→ **Supplied data**:
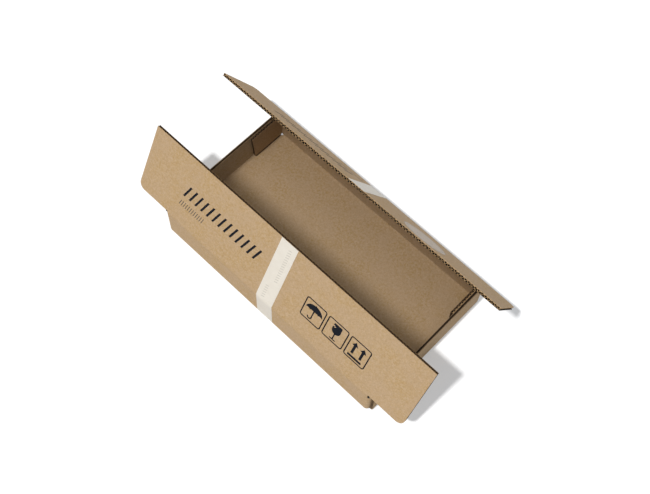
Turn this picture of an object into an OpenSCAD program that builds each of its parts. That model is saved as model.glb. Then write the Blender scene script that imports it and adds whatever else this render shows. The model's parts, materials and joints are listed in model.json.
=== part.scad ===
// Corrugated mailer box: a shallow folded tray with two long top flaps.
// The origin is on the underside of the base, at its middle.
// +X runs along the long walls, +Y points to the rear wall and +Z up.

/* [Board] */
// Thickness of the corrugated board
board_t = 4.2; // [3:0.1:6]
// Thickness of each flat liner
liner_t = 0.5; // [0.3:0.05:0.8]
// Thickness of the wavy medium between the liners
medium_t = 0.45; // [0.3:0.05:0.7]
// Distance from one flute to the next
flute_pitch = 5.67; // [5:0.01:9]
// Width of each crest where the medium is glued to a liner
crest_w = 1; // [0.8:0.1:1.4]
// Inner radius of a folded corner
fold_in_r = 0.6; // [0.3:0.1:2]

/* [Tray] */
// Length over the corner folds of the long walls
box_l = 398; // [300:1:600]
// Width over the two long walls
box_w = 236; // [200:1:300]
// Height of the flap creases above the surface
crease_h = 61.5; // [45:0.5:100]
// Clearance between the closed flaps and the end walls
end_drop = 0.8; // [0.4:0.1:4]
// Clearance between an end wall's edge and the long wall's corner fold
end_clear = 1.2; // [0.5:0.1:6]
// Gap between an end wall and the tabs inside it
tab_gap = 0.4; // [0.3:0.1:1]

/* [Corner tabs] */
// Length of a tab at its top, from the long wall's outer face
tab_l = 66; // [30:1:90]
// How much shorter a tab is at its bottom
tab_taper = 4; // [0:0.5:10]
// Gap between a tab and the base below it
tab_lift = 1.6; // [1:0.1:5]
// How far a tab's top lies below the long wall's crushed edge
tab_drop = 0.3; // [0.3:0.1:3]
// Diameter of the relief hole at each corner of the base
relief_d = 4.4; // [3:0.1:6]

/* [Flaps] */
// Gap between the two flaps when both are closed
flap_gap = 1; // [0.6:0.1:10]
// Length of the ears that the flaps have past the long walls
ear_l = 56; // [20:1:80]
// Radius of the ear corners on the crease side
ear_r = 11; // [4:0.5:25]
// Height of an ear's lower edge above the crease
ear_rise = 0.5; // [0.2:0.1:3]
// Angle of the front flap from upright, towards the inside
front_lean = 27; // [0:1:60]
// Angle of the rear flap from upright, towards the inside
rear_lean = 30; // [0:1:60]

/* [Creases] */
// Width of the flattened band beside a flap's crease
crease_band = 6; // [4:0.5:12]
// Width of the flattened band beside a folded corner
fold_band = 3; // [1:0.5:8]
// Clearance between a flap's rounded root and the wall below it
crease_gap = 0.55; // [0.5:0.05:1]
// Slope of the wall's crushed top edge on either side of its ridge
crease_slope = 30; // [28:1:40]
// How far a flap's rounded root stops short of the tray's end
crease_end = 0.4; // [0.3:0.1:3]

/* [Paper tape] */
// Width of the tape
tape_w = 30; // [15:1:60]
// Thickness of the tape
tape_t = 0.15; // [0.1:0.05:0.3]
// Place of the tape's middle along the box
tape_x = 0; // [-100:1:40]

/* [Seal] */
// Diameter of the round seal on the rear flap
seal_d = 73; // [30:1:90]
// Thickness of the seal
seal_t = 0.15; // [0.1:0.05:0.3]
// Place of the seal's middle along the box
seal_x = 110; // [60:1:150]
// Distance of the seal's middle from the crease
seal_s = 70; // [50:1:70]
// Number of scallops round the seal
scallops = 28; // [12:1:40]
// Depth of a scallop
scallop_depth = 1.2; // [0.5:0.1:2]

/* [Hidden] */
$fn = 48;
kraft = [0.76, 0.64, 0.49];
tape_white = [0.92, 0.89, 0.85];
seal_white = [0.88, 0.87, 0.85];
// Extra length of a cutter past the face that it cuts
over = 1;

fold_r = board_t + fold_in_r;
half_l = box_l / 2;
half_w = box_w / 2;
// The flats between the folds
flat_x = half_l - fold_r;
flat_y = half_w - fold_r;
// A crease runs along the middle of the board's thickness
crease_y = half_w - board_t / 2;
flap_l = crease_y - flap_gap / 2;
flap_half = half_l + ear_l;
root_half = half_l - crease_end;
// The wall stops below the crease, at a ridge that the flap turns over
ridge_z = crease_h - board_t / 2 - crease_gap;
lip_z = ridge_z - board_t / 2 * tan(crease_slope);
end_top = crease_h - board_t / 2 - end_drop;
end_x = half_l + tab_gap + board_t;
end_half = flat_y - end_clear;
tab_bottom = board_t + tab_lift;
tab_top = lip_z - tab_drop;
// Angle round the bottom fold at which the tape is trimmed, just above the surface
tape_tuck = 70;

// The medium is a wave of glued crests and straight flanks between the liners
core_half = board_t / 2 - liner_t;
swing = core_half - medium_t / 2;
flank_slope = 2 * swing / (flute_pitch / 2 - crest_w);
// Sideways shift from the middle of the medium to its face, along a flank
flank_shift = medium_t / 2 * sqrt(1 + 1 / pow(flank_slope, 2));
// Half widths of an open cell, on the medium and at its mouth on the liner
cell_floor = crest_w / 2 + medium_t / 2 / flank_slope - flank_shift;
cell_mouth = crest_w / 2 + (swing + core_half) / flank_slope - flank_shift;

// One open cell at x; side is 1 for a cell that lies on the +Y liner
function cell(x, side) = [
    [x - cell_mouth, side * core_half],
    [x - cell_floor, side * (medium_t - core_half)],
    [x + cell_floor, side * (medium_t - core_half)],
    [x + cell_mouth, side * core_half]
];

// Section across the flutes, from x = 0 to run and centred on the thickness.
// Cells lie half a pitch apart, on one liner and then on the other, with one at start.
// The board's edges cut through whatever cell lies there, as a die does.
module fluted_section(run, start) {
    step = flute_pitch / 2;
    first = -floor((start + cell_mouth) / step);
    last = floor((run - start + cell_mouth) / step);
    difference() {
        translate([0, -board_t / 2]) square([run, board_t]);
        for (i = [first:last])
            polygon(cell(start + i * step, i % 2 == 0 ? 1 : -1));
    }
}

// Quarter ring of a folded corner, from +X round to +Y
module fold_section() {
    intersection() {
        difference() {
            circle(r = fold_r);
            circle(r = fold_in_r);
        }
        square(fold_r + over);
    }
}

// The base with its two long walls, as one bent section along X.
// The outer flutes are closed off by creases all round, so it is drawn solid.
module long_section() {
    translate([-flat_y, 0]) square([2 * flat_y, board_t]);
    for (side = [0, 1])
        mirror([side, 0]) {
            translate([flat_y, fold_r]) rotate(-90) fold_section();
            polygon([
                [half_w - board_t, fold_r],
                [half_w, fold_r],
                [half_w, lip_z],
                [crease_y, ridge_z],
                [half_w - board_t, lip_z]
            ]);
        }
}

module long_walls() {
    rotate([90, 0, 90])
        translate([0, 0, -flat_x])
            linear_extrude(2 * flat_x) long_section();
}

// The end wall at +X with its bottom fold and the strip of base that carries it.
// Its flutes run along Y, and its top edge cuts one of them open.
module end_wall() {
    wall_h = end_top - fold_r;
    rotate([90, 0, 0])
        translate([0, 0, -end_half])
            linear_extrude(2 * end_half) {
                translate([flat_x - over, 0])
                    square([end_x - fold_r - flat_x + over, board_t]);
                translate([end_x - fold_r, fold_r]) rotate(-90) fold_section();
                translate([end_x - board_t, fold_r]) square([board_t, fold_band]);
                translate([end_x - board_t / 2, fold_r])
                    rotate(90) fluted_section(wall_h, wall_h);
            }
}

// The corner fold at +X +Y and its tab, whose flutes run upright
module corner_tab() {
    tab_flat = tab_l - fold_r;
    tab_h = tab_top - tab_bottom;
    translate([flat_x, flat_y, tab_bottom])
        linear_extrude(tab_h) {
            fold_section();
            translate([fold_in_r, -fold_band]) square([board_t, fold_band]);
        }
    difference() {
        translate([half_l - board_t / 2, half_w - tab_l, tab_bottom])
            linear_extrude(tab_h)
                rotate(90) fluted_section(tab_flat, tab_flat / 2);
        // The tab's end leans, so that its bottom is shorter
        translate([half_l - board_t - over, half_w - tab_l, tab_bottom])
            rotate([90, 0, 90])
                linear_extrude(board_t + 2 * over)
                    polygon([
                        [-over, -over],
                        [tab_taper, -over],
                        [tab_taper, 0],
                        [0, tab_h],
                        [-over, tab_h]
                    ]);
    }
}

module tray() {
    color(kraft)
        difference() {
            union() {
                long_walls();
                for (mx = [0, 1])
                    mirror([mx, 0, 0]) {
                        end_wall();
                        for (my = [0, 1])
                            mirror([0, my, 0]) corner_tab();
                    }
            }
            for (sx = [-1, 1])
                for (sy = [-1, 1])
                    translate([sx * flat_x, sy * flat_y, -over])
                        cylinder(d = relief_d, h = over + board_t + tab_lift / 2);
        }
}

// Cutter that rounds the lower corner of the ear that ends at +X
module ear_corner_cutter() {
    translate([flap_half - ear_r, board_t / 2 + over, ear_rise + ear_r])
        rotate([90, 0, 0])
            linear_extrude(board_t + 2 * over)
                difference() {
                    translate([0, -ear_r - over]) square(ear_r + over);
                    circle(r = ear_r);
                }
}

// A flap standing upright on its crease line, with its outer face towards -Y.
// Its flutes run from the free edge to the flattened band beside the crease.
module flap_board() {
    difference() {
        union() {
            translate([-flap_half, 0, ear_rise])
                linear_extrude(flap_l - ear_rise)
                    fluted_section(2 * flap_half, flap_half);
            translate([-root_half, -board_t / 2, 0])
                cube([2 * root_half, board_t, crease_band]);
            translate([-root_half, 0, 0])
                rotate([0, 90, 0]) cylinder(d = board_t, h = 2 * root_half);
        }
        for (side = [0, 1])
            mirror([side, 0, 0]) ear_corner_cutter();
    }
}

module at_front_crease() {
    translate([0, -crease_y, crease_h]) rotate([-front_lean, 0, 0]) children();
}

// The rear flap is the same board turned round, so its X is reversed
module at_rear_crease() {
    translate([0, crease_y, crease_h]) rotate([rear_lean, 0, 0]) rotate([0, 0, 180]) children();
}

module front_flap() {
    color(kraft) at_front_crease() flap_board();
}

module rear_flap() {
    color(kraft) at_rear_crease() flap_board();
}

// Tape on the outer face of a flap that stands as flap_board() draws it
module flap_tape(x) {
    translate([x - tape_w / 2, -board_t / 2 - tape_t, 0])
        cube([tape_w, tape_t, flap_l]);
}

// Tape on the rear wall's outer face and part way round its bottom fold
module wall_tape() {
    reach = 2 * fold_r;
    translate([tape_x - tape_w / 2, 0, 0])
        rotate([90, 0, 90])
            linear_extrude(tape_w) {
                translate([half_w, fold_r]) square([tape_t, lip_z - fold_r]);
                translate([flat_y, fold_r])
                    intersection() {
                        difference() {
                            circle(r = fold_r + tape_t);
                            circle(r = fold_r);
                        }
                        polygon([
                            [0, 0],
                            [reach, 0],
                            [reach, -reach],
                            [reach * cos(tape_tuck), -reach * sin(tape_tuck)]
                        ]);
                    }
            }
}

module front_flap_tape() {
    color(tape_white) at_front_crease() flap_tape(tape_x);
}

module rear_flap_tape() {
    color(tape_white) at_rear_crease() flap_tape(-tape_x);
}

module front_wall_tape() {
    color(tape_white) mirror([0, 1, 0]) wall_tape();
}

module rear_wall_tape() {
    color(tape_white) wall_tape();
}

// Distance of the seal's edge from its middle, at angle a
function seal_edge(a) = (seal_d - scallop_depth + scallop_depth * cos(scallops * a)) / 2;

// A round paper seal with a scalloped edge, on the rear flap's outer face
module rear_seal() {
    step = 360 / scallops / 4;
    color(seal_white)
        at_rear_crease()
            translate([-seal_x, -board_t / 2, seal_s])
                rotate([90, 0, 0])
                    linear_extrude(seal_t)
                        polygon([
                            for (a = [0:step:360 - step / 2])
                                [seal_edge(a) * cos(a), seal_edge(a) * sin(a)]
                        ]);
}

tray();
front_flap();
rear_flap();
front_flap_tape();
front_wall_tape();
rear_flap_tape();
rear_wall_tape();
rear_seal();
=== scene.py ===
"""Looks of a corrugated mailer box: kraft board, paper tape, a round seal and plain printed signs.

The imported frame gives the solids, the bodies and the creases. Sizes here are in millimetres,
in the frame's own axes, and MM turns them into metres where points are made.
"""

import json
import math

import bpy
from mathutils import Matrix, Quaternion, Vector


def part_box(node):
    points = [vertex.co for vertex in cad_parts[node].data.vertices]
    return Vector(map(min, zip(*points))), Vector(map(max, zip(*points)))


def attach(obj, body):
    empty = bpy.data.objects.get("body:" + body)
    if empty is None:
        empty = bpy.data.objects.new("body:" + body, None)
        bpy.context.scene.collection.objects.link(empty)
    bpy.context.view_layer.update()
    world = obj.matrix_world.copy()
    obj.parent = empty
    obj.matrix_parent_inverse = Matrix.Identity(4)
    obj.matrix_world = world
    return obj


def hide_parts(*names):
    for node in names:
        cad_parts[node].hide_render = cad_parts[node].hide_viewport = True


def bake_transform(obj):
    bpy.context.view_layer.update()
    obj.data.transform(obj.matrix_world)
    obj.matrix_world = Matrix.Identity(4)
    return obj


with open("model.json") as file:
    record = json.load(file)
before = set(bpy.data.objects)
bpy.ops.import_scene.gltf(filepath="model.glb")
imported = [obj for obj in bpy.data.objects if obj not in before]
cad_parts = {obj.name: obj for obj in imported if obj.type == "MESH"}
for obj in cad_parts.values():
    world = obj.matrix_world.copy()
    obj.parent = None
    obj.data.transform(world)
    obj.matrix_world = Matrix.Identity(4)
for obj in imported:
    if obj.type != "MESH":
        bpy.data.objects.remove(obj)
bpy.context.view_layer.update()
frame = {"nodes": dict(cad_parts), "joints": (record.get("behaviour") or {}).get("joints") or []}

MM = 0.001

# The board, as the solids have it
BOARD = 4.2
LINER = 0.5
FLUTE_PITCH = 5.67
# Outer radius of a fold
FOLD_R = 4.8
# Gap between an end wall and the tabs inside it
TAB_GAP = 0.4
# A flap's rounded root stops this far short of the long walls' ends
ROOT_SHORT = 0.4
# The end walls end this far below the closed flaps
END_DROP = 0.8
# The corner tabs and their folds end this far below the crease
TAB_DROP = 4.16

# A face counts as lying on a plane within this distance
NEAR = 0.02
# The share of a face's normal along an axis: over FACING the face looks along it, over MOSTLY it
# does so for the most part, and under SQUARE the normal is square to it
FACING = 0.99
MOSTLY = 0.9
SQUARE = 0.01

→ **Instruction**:
Pull every line containing the word "frame" out of the material and copy it.

→ **Answer for this exercise**:
The imported frame gives the solids, the bodies and the creases. Sizes here are in millimetres,
in the frame's own axes, and MM turns them into metres where points are made.
frame = {"nodes": dict(cad_parts), "joints": (record.get("behaviour") or {}).get("joints") or []}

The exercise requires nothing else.